• [Requirement]
Repeat exactly, and only, the lines from the one that contains "collection.objects.link(blade)" through the one that contains "obj.data.transform(world)", both ends included.

-- START Raw data --

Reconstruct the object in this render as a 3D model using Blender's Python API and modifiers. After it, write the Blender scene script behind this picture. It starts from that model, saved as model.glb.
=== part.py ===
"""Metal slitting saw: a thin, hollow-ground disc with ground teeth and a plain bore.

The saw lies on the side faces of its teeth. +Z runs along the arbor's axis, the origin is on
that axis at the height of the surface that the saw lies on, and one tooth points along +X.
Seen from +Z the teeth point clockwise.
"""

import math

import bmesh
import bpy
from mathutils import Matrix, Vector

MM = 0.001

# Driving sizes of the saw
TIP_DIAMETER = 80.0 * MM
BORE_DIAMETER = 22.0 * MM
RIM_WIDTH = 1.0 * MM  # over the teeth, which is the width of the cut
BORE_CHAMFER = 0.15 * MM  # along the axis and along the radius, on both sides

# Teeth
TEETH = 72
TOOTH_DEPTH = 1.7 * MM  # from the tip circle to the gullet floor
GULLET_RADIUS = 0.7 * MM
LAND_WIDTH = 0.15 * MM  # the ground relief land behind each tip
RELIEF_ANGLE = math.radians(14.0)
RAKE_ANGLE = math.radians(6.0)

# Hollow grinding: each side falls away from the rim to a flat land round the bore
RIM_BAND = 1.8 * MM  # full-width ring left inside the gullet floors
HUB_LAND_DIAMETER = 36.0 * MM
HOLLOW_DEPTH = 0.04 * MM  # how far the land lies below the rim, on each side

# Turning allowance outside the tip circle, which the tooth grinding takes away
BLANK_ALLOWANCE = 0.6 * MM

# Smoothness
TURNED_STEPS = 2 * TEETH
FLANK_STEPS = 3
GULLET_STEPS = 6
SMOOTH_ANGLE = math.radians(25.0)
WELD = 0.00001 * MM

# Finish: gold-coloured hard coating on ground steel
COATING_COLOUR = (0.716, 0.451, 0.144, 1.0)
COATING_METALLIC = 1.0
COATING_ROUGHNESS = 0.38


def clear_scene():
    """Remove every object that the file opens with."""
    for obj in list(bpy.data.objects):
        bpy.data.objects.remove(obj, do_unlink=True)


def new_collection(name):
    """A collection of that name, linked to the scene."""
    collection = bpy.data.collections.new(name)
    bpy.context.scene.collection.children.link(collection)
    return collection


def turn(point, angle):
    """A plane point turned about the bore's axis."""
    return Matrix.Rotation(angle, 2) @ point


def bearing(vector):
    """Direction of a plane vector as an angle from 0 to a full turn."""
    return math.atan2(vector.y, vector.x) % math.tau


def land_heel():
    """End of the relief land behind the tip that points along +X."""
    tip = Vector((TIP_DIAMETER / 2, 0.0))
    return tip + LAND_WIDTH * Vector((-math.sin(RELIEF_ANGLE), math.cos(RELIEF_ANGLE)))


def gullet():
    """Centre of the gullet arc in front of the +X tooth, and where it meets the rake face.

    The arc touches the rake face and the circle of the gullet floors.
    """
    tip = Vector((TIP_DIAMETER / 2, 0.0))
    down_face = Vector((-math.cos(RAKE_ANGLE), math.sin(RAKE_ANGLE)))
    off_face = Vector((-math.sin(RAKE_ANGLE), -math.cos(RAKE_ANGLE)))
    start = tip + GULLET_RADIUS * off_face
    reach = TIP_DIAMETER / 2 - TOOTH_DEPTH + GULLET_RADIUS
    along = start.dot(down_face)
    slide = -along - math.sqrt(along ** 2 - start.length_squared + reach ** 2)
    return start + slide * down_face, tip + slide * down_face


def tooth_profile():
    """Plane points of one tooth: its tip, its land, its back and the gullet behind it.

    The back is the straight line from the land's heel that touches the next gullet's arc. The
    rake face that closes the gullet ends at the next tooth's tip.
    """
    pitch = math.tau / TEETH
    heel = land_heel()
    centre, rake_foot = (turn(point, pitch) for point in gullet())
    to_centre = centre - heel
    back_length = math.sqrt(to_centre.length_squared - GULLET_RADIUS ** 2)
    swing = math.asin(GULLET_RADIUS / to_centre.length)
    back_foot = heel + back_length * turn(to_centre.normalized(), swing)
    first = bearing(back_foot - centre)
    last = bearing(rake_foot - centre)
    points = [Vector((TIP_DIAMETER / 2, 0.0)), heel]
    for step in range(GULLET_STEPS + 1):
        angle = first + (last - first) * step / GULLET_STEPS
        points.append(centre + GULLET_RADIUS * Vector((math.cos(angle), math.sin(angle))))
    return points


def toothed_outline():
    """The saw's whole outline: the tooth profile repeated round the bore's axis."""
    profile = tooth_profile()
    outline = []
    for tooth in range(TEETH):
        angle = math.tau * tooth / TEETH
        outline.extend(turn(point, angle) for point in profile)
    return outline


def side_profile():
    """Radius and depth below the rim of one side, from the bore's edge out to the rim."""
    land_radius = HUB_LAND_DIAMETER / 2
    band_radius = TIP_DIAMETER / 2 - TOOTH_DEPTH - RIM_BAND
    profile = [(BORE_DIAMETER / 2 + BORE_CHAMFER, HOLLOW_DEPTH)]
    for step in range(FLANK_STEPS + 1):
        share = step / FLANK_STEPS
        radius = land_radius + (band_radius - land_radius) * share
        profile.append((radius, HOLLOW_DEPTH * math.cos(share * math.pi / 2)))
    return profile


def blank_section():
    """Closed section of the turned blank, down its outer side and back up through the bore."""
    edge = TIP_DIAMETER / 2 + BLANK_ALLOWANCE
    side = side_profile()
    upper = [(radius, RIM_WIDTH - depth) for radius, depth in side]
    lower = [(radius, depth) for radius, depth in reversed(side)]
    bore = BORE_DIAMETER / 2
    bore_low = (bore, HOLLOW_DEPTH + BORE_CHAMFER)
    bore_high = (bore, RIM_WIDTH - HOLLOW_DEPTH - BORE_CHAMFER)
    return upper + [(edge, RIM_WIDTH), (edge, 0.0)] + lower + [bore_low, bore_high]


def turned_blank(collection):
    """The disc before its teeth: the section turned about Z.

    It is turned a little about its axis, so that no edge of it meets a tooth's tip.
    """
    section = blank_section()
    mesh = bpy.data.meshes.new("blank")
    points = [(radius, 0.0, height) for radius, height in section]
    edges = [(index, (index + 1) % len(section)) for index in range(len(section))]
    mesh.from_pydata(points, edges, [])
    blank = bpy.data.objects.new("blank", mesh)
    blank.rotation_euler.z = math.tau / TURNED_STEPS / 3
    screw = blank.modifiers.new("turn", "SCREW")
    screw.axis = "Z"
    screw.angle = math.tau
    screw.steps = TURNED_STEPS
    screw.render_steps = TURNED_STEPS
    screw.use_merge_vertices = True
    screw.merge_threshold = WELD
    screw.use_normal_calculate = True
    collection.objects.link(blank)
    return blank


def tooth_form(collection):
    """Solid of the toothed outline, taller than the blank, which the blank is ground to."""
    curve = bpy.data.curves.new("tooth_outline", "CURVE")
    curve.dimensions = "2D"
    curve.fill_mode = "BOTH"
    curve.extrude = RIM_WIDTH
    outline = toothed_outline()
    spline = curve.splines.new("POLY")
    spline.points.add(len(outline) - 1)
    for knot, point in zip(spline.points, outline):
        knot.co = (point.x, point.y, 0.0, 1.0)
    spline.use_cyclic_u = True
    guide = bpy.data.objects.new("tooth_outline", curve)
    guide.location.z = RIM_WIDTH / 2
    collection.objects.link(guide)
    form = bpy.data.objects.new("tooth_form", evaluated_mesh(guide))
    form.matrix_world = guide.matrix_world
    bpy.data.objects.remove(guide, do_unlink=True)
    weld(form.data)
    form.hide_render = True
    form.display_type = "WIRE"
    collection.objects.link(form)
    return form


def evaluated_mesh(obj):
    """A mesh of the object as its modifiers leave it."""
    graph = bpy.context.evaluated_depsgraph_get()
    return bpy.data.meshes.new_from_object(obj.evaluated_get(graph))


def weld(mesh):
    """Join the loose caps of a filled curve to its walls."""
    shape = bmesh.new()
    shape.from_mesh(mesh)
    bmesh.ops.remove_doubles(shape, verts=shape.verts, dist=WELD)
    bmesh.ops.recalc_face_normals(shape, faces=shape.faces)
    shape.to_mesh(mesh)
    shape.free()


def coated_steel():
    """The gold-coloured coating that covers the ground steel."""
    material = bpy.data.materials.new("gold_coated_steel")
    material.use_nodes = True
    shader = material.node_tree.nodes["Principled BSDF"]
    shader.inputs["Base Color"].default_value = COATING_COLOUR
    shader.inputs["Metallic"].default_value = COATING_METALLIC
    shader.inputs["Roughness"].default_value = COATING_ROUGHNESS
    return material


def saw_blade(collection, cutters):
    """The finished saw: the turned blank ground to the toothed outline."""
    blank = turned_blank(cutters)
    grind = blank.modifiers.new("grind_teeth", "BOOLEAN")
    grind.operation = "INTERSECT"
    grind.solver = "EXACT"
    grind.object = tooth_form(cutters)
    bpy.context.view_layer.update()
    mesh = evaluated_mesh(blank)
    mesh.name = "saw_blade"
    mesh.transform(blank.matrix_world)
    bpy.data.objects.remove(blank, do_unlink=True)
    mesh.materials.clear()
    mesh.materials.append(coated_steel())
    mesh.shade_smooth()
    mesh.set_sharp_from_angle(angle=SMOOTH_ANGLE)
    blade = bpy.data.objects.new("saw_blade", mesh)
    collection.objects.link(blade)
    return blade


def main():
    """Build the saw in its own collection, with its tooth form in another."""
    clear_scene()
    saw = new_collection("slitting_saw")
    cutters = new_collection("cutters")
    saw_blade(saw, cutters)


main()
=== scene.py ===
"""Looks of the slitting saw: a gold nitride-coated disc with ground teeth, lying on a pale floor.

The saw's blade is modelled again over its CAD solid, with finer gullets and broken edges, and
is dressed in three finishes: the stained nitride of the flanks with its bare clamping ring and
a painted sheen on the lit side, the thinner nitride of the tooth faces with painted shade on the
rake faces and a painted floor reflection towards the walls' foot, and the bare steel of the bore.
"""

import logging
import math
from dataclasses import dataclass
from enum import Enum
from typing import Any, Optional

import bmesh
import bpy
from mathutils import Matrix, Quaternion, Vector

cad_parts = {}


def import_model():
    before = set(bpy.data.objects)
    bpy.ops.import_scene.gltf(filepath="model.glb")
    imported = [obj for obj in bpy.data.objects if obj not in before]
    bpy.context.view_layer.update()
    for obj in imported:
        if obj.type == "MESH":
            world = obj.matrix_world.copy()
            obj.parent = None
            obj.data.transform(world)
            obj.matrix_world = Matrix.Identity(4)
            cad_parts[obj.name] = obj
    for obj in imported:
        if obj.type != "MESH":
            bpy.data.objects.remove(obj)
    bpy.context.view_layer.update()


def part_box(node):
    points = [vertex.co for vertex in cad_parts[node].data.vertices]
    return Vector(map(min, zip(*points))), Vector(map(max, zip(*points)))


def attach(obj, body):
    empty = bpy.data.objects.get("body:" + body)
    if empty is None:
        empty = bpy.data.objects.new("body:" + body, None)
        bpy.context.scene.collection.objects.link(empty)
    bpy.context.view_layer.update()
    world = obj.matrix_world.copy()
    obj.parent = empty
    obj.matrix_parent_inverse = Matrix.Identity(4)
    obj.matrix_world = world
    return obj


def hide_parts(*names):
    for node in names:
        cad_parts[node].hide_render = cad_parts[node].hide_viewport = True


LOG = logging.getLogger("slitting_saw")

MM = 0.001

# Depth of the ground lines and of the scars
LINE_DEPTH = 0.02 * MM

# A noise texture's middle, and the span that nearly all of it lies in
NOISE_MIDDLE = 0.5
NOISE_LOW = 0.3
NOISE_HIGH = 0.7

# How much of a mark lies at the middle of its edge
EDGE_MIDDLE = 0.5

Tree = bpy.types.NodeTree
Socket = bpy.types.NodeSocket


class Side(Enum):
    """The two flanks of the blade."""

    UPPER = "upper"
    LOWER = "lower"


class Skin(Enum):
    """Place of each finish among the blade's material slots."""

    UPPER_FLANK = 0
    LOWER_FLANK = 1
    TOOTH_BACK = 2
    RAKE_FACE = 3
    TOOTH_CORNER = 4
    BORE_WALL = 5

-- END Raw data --

• [Complete output]
    collection.objects.link(blade)
    return blade


def main():
    """Build the saw in its own collection, with its tooth form in another."""
    clear_scene()
    saw = new_collection("slitting_saw")
    cutters = new_collection("cutters")
    saw_blade(saw, cutters)


main()
=== scene.py ===
"""Looks of the slitting saw: a gold nitride-coated disc with ground teeth, lying on a pale floor.

The saw's blade is modelled again over its CAD solid, with finer gullets and broken edges, and
is dressed in three finishes: the stained nitride of the flanks with its bare clamping ring and
a painted sheen on the lit side, the thinner nitride of the tooth faces with painted shade on the
rake faces and a painted floor reflection towards the walls' foot, and the bare steel of the bore.
"""

import logging
import math
from dataclasses import dataclass
from enum import Enum
from typing import Any, Optional

import bmesh
import bpy
from mathutils import Matrix, Quaternion, Vector

cad_parts = {}


def import_model():
    before = set(bpy.data.objects)
    bpy.ops.import_scene.gltf(filepath="model.glb")
    imported = [obj for obj in bpy.data.objects if obj not in before]
    bpy.context.view_layer.update()
    for obj in imported:
        if obj.type == "MESH":
            world = obj.matrix_world.copy()
            obj.parent = None
            obj.data.transform(world)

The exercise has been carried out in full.